There's a huge wellness trend around positive visualisation, and studies show how powerful it can be. Athletes do it all the time, literally stepping through every motion and movement involved. Its power is indisputable, but I believe there's still room for a little bit of catastrophising in the mix—provided you do that bit first.
Here's how I use catastrophising to my advantage: you think of all the ways things could go wrong, indulging in your fears so they don't pop up later on at some inopportune time (such as right before you launch into your presentation at work). While most certainly exaggerated, your fears are still valid and probably there for a reason. The reason might be that what you stand to lose is important to you. Or something requires your focus or awareness - some key bit of information you'd do well to remember. You troubleshoot ways to give yourself the best chance of success, which is just smart. Then, because you haven't had positivity shoved down your throat (which alone is not effective) and your worries minimised in the process (bad idea), you can properly visualise things going right and consider the ways in which it might very well work out.
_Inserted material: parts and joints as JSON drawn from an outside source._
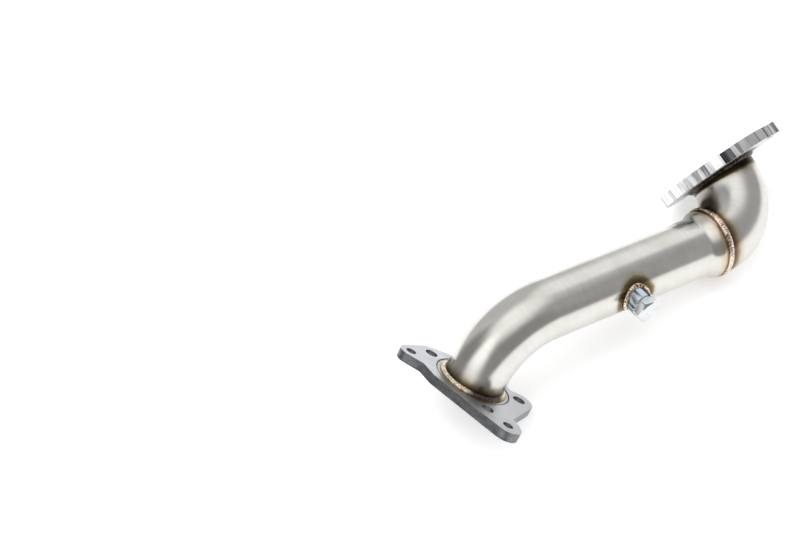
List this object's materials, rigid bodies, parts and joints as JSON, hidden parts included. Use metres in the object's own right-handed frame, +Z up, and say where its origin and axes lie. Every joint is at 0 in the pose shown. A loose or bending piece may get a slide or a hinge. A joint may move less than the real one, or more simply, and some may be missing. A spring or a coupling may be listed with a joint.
{
  "type": "turbo downpipe",
  "caption": "Short bent exhaust pipe with a lobed outlet flange, a tight elbow up to a round turbo flange, welded joints and a plugged sensor bung.",
  "frame": {"origin": "centre of the overall box, on the floor the part lies on", "axes": "+X along the straight run towards the turbo flange, +Z up, +Y on the side that the turbo flange faces"},
  "size_m": [0.4776, 0.2006, 0.1243],
  "materials": {
    "brushed_tube": "satin brushed stainless tube",
    "brushed_elbow": "satin stainless elbow",
    "cut_plate": "pale plate with a dark cut edge",
    "machined_flange": "machined stainless",
    "weld_bead": "heat-tinted weld bead",
    "dark_weld": "dark heat-tinted weld bead",
    "turned_bung": "turned stainless",
    "zinc_plug": "bright zinc plating"
  },
  "bodies": {
    "root": {"outlet_flange": "cut_plate", "outlet_weld": "weld_bead", "outlet_root_weld": "weld_bead", "main_pipe": "brushed_tube", "elbow_weld": "weld_bead", "inlet_elbow": "brushed_elbow", "turbo_weld": "dark_weld", "turbo_root_weld": "weld_bead", "turbo_flange": "machined_flange", "sensor_bung": "turned_bung", "bung_weld": "weld_bead", "plug_washer": "turned_bung", "bung_plug": "zinc_plug"}
  },
  "joints": []
}
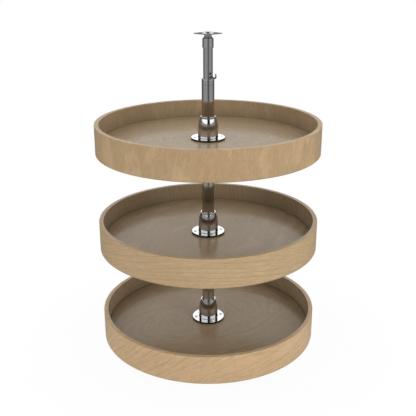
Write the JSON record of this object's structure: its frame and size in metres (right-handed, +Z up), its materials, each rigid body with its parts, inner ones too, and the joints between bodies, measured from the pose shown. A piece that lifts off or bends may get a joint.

To me, whether it's a scary thought like what I described at the beginning of this post or a more routine tendency to assume things will go terribly, there's no harm in having an occasional flirt with the worst-case scenario. Don't try to change your brain to the point that you only have thoughts of rainbows and sunshine (good luck with that). But do choose to simply observe the negative thoughts that knock in unannounced and then harness your reaction to them.